> _WRITTEN EXERCISE_
Gather all lines in the entries below that include the word "joints".

JSON records of objects:

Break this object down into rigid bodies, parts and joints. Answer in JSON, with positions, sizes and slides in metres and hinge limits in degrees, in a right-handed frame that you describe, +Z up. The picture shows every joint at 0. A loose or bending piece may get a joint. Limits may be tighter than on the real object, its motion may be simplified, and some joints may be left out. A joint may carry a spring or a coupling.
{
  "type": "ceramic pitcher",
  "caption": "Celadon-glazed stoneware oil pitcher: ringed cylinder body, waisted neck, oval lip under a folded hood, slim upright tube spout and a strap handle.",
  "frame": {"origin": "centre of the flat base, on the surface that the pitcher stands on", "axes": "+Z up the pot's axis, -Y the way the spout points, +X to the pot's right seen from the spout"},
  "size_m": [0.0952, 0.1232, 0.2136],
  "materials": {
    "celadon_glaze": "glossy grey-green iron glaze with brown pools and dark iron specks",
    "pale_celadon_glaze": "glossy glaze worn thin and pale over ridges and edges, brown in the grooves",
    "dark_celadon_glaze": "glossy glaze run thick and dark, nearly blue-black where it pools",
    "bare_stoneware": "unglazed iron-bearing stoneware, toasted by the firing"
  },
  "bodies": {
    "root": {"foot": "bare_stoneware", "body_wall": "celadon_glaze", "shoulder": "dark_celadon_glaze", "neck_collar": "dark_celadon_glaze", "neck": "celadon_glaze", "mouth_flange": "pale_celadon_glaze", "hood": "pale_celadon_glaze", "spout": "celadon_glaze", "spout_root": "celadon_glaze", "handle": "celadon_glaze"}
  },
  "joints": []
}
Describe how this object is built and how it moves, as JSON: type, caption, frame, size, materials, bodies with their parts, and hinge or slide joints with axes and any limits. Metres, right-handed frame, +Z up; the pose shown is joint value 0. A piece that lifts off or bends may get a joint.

> _TASK RESPONSE_
Break this object down into rigid bodies, parts and joints. Answer in JSON, with positions, sizes and slides in metres and hinge limits in degrees, in a right-handed frame that you describe, +Z up. The picture shows every joint at 0. A loose or bending piece may get a joint. Limits may be tighter than on the real object, its motion may be simplified, and some joints may be left out. A joint may carry a spring or a coupling.
  "joints": []
Describe how this object is built and how it moves, as JSON: type, caption, frame, size, materials, bodies with their parts, and hinge or slide joints with axes and any limits. Metres, right-handed frame, +Z up; the pose shown is joint value 0. A piece that lifts off or bends may get a joint.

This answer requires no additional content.